**What you will do**
Write each line exactly, from the line that holds "obj.matrix_world = Matrix.Identity(4)" through the final line of the material, and no other line.

--*--

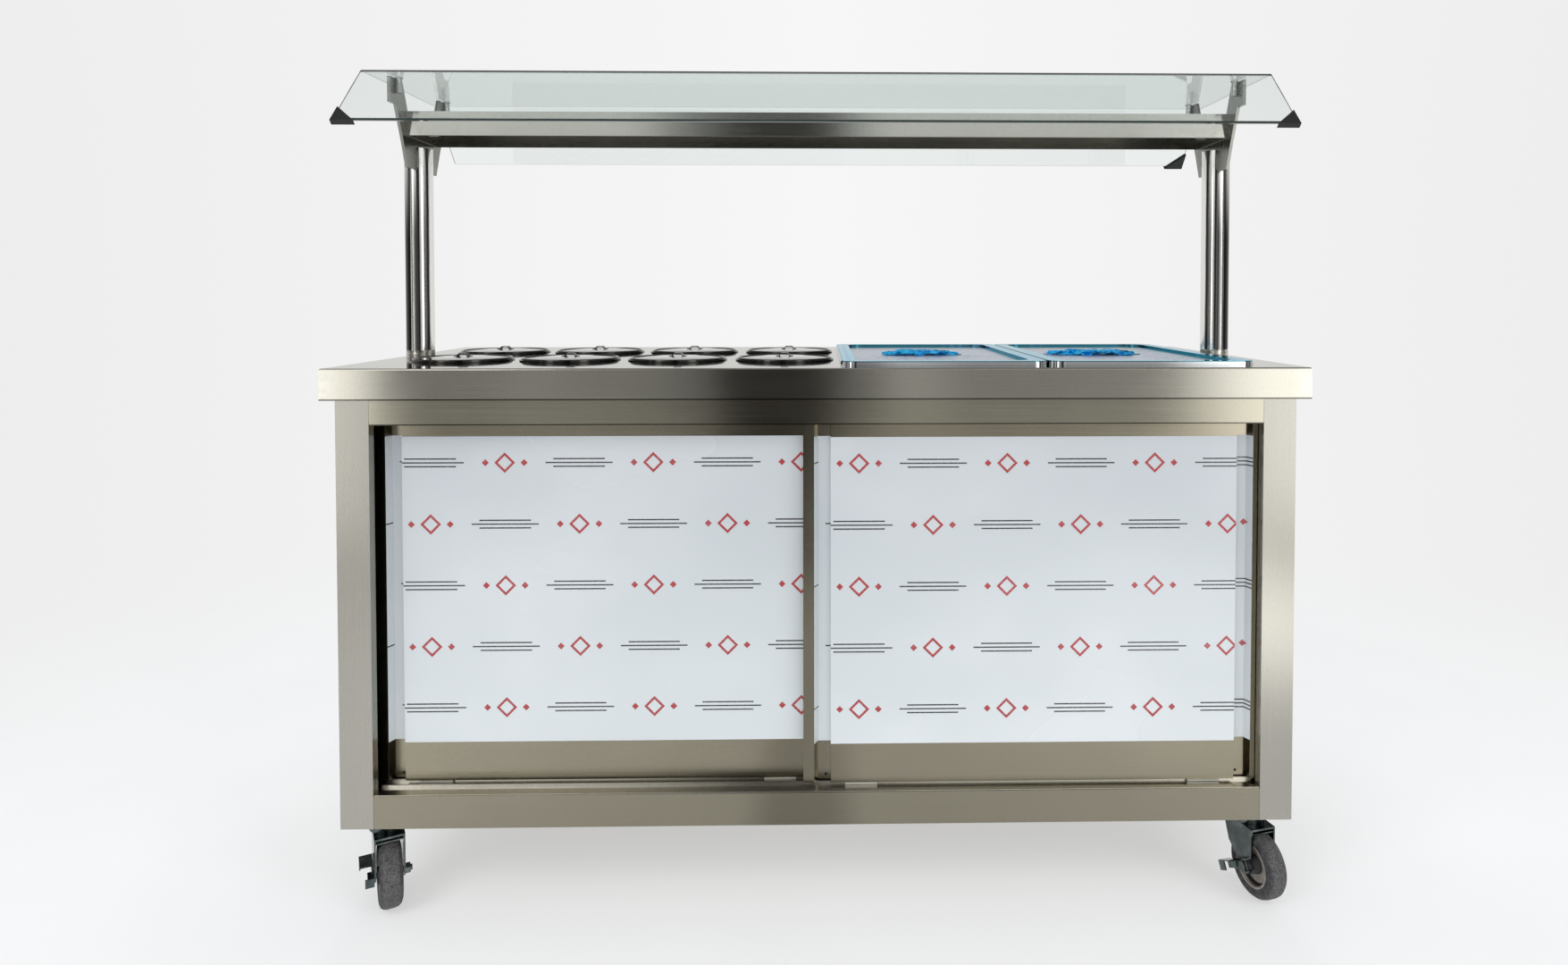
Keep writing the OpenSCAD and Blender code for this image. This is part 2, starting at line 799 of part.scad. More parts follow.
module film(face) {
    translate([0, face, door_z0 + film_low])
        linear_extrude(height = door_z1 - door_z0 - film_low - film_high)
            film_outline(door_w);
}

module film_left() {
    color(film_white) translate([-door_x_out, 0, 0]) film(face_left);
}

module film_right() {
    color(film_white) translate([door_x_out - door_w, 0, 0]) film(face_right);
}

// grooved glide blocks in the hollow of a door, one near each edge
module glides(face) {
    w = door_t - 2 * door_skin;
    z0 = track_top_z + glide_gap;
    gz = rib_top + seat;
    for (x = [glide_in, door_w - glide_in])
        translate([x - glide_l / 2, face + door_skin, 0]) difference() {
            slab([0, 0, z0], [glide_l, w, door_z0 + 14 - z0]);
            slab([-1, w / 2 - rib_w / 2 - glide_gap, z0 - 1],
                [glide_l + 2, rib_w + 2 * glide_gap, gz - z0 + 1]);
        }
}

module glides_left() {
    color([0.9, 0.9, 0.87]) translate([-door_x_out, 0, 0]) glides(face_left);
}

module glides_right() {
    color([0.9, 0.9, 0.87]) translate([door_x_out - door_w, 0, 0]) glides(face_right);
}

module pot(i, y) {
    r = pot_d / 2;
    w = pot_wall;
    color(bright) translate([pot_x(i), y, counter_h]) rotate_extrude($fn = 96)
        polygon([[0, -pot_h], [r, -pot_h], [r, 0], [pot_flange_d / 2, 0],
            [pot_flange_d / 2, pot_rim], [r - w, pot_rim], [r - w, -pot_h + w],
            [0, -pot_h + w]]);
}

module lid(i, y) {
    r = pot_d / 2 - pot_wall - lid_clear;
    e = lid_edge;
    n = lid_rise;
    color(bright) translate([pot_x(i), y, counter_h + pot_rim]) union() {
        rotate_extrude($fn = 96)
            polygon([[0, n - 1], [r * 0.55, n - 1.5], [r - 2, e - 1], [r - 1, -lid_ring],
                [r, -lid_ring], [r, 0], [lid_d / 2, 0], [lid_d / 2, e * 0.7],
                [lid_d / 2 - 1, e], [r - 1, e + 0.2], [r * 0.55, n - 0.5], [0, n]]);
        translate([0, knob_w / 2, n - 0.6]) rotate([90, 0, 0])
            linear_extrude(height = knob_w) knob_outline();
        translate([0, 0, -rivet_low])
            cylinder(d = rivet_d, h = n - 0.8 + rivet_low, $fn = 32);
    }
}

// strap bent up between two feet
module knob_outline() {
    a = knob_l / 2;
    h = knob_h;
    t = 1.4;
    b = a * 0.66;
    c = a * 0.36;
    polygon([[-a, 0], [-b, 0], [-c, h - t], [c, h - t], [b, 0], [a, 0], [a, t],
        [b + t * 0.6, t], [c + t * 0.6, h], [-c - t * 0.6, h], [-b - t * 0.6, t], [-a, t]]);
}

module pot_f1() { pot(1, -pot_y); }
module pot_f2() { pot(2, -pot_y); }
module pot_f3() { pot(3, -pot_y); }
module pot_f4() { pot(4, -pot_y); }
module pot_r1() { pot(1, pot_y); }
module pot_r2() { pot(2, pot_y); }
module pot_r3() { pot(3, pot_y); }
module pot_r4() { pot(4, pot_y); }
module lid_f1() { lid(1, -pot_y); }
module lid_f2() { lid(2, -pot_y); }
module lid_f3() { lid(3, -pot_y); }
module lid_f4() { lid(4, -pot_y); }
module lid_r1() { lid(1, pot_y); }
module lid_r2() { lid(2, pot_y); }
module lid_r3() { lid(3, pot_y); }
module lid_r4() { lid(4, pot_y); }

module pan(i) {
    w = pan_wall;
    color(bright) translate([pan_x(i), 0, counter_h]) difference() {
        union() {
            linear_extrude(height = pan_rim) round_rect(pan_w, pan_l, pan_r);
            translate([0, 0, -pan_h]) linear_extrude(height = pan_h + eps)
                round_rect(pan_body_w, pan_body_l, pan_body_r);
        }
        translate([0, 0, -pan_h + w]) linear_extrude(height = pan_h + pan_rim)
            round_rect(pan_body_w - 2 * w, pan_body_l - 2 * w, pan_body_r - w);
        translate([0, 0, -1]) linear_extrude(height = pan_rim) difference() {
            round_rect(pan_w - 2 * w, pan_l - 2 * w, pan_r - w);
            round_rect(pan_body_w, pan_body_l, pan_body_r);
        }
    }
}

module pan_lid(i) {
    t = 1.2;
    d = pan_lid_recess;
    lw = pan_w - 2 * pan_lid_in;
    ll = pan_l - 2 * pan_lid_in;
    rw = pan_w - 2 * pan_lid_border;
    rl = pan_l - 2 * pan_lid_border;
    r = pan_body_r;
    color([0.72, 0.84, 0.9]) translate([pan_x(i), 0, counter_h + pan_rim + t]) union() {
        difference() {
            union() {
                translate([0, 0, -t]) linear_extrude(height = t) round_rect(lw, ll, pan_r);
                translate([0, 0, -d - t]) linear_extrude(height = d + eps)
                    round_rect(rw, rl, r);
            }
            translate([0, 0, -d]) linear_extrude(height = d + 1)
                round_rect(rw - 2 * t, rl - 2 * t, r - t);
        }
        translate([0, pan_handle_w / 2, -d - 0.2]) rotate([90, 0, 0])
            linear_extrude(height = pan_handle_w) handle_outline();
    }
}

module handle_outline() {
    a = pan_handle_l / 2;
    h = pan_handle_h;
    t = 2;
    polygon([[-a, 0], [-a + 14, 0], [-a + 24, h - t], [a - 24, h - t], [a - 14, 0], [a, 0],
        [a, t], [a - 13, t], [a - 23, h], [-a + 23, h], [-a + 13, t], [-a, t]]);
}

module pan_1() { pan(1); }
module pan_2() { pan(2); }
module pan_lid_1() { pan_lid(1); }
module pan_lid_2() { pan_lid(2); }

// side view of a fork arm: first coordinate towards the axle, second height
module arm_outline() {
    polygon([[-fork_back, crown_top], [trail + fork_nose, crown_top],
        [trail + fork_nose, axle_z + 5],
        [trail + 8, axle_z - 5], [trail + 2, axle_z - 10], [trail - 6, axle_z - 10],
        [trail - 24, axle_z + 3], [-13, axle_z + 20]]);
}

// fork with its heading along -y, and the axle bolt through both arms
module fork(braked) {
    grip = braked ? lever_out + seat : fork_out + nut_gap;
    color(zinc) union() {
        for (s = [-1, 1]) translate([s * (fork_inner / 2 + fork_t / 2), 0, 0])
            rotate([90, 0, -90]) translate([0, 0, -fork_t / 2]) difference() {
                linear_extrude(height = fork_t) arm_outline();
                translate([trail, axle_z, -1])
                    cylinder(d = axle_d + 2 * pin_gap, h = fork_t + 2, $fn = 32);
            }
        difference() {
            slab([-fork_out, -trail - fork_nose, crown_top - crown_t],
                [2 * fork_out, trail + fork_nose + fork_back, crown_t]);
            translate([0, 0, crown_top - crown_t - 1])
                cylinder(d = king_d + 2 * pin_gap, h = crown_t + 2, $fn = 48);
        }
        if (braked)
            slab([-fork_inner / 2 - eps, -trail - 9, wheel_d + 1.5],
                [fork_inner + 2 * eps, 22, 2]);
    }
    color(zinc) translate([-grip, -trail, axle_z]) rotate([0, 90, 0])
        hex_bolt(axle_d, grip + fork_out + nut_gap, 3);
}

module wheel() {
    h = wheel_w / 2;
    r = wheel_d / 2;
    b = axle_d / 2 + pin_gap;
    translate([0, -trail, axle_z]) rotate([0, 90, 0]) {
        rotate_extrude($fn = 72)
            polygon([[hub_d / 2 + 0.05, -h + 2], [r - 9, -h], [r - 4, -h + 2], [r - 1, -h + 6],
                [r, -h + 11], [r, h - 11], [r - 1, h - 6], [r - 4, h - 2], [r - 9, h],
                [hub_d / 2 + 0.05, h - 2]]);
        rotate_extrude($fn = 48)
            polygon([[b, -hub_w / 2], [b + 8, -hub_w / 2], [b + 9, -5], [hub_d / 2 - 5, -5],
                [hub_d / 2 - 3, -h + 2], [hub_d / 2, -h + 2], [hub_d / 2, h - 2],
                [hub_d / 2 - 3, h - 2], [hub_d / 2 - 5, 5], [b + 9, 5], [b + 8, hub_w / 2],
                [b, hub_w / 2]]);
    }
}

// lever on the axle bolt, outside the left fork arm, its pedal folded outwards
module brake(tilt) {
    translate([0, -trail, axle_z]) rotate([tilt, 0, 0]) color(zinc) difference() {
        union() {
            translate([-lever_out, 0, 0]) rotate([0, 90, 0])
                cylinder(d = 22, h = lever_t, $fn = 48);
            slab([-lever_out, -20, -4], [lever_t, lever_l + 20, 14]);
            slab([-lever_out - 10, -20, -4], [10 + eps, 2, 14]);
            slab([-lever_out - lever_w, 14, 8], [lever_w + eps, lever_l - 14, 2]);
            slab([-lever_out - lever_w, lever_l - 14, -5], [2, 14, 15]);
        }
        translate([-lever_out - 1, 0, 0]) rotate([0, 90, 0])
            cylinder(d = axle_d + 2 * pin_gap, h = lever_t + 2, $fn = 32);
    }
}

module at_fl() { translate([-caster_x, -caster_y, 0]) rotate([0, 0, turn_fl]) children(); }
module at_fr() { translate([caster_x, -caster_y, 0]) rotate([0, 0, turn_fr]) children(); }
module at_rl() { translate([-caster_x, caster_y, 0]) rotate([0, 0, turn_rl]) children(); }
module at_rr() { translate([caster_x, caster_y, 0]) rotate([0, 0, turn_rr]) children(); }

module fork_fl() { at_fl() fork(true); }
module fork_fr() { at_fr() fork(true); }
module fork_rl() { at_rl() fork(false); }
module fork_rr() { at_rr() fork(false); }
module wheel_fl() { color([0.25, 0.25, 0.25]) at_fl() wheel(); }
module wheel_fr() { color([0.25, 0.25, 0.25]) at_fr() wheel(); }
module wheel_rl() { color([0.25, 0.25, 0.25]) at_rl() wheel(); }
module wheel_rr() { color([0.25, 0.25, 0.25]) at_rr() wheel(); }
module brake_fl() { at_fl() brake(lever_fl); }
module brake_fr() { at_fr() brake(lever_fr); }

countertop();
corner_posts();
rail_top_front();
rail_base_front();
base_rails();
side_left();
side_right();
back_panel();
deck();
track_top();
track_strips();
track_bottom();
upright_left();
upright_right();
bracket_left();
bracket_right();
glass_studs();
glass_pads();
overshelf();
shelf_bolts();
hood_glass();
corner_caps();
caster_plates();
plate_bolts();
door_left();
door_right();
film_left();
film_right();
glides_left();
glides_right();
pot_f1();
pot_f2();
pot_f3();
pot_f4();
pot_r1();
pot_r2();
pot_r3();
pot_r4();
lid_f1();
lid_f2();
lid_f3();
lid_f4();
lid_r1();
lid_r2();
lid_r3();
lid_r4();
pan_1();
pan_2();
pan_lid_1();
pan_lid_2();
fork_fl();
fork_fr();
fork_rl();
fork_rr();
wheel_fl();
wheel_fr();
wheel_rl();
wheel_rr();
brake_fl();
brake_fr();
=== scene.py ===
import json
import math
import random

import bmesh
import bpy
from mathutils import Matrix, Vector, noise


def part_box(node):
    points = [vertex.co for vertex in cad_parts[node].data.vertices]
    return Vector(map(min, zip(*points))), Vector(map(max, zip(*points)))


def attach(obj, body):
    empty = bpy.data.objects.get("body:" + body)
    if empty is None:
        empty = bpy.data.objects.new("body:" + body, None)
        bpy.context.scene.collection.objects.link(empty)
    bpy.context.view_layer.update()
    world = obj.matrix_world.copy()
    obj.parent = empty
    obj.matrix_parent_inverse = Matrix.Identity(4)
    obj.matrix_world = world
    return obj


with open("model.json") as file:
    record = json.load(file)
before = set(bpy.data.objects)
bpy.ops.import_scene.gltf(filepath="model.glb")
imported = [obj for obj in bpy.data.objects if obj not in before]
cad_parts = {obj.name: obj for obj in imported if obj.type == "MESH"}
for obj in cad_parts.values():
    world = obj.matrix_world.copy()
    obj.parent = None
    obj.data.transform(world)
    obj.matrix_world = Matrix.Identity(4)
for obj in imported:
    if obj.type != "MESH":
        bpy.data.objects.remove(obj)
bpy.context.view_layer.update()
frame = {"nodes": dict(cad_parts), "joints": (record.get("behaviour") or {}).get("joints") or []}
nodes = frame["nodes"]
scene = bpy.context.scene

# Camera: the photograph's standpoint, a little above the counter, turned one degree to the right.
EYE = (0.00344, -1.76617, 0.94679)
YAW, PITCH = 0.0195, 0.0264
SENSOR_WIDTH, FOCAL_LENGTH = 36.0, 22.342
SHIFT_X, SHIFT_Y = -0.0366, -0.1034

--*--

**Exercise output**
    obj.matrix_world = Matrix.Identity(4)
for obj in imported:
    if obj.type != "MESH":
        bpy.data.objects.remove(obj)
bpy.context.view_layer.update()
frame = {"nodes": dict(cad_parts), "joints": (record.get("behaviour") or {}).get("joints") or []}
nodes = frame["nodes"]
scene = bpy.context.scene

# Camera: the photograph's standpoint, a little above the counter, turned one degree to the right.
EYE = (0.00344, -1.76617, 0.94679)
YAW, PITCH = 0.0195, 0.0264
SENSOR_WIDTH, FOCAL_LENGTH = 36.0, 22.342
SHIFT_X, SHIFT_Y = -0.0366, -0.1034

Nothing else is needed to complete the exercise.